Copy exactly the lines from the start of the data below through the one that carries "VASE_OT_set_table, VASE_OT_set_lights, VASE_OT_set_camera)", and only those.

****

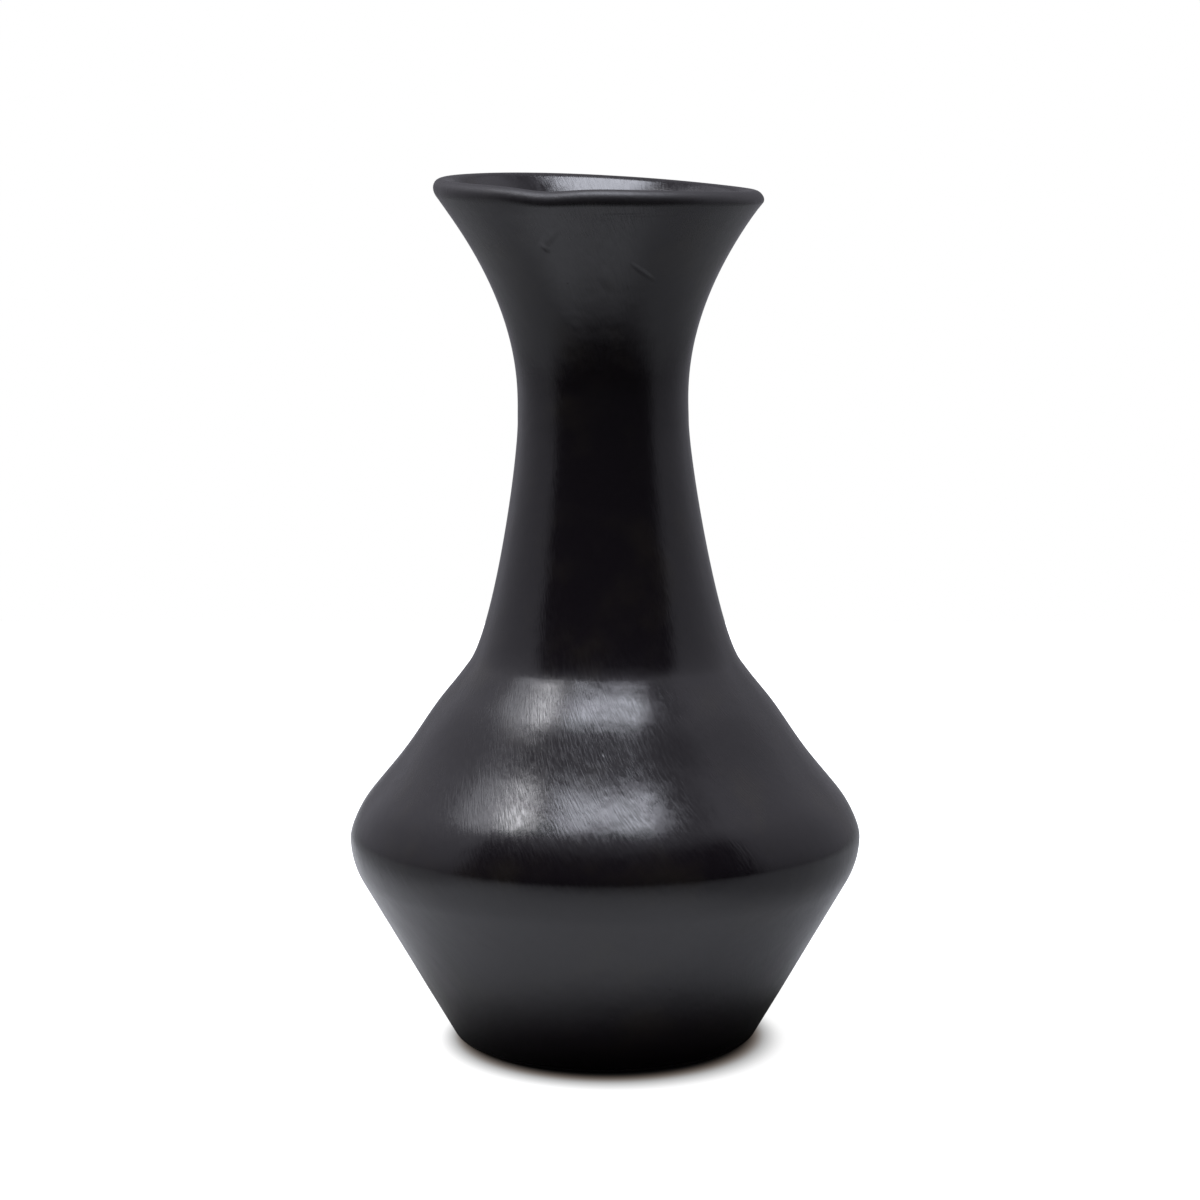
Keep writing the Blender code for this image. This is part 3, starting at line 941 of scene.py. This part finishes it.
class VASE_OT_set_lights(bpy.types.Operator):
    """Sets the soft lights, and the glowing cards that give the room's painted reflection in the
    clay
    """

    bl_idname = "vase.set_lights"
    bl_label = "Set the Lights"

    def execute(self, context):
        context.scene.world = pale_world(context.scene.vase_studio)
        for light in SOFTBOXES:
            softbox(*light)
        for card in MIRRORED_CARDS:
            mirrored_card(*card)
        context.scene.view_settings.view_transform = "Standard"
        return {"FINISHED"}


class VASE_OT_set_camera(bpy.types.Operator):
    """Sets the camera where the photograph was taken from"""

    bl_idname = "vase.set_camera"
    bl_label = "Set the Camera"

    def execute(self, context):
        studio = context.scene.vase_studio
        view = bpy.data.cameras.new("photo_view")
        view.lens = studio.focal_length
        camera = bpy.data.objects.new("photo_view", view)
        camera.location = (-studio.camera_left, -studio.camera_distance, studio.camera_height)
        camera.rotation_euler = (math.pi / 2 - studio.camera_pitch, 0, 0)
        context.scene.collection.objects.link(camera)
        context.scene.camera = camera
        return {"FINISHED"}


GROUPS = {
    "vase_sizes": VaseSizes,
    "vase_hand": HandMarks,
    "vase_clay": ClayFinish,
    "vase_studio": Studio,
}
OPERATORS = (VASE_OT_turn_body, VASE_OT_set_table, VASE_OT_set_lights, VASE_OT_set_camera)


class VASE_PT_sidebar(bpy.types.Panel):
    """Lists the sizes, the finish and the steps that build the vase"""

    bl_idname = "VASE_PT_sidebar"
    bl_label = "Flared Vase"
    bl_space_type = "VIEW_3D"
    bl_region_type = "UI"
    bl_category = "Flared Vase"

    def draw(self, context):
        for step in OPERATORS:
            self.layout.operator(step.bl_idname)
        for group, kind in GROUPS.items():
            box = self.layout.box()
            for name in kind.__annotations__:
                box.prop(getattr(context.scene, group), name)


def register():
    for kind in (*GROUPS.values(), *OPERATORS, VASE_PT_sidebar):
        bpy.utils.register_class(kind)
    for group, kind in GROUPS.items():
        setattr(bpy.types.Scene, group, PointerProperty(type=kind))


def unregister():
    for group in GROUPS:
        delattr(bpy.types.Scene, group)
    for kind in (VASE_PT_sidebar, *OPERATORS, *GROUPS.values()):
        bpy.utils.unregister_class(kind)


def main():
    register()
    bpy.ops.vase.turn_body()
    bpy.ops.vase.set_table()
    bpy.ops.vase.set_lights()
    bpy.ops.vase.set_camera()


if __name__ == "__main__":
    main()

****

Answer to this problem:
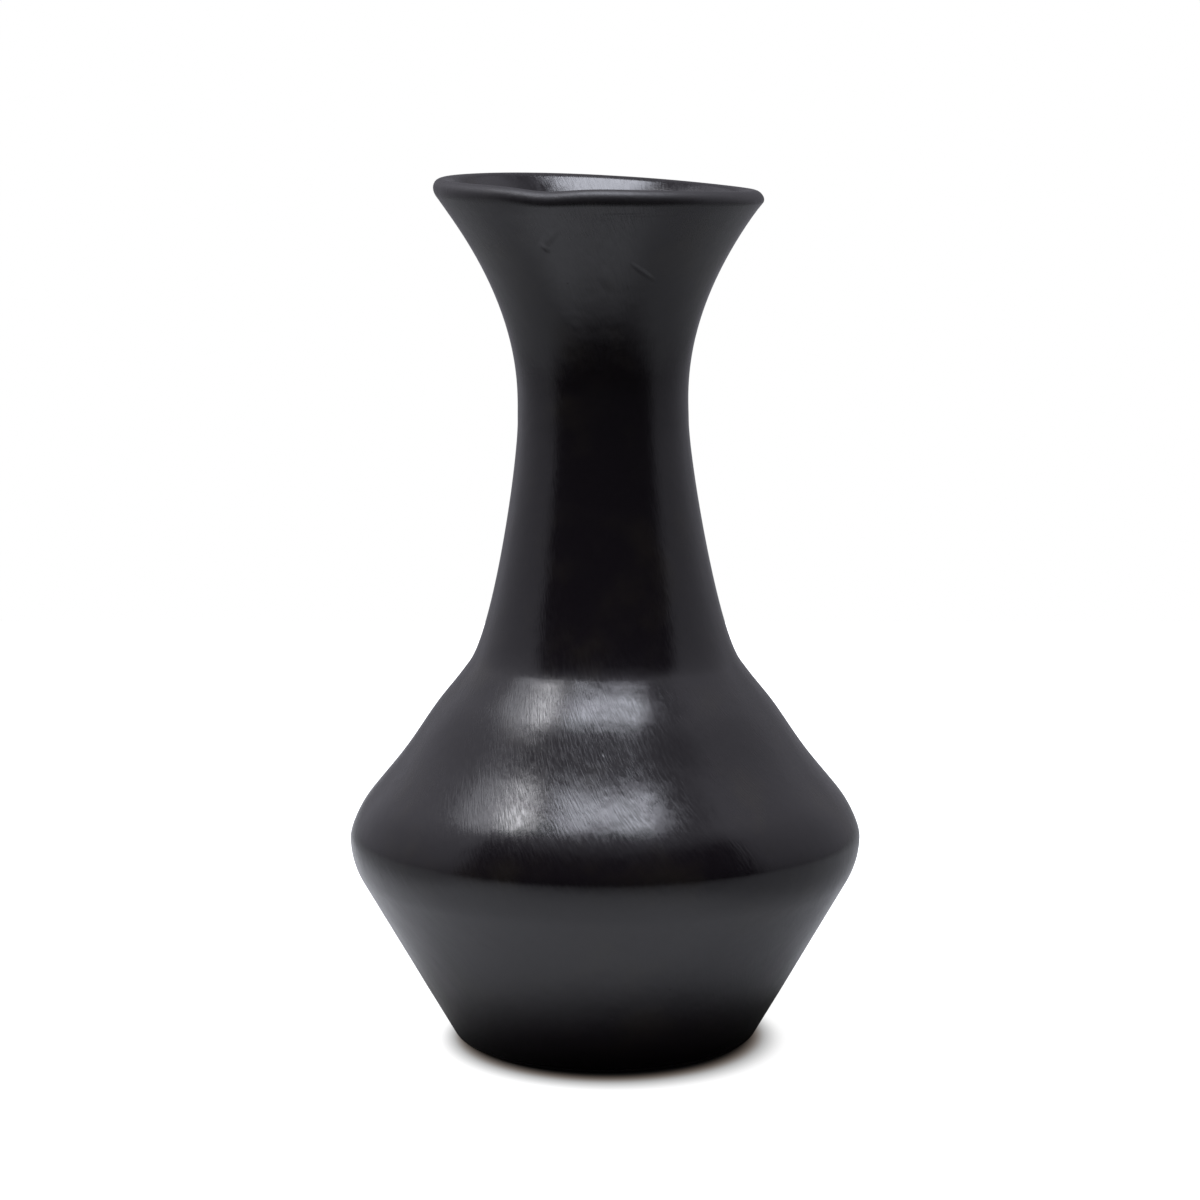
Keep writing the Blender code for this image. This is part 3, starting at line 941 of scene.py. This part finishes it.
class VASE_OT_set_lights(bpy.types.Operator):
    """Sets the soft lights, and the glowing cards that give the room's painted reflection in the
    clay
    """

    bl_idname = "vase.set_lights"
    bl_label = "Set the Lights"

    def execute(self, context):
        context.scene.world = pale_world(context.scene.vase_studio)
        for light in SOFTBOXES:
            softbox(*light)
        for card in MIRRORED_CARDS:
            mirrored_card(*card)
        context.scene.view_settings.view_transform = "Standard"
        return {"FINISHED"}


class VASE_OT_set_camera(bpy.types.Operator):
    """Sets the camera where the photograph was taken from"""

    bl_idname = "vase.set_camera"
    bl_label = "Set the Camera"

    def execute(self, context):
        studio = context.scene.vase_studio
        view = bpy.data.cameras.new("photo_view")
        view.lens = studio.focal_length
        camera = bpy.data.objects.new("photo_view", view)
        camera.location = (-studio.camera_left, -studio.camera_distance, studio.camera_height)
        camera.rotation_euler = (math.pi / 2 - studio.camera_pitch, 0, 0)
        context.scene.collection.objects.link(camera)
        context.scene.camera = camera
        return {"FINISHED"}


GROUPS = {
    "vase_sizes": VaseSizes,
    "vase_hand": HandMarks,
    "vase_clay": ClayFinish,
    "vase_studio": Studio,
}
OPERATORS = (VASE_OT_turn_body, VASE_OT_set_table, VASE_OT_set_lights, VASE_OT_set_camera)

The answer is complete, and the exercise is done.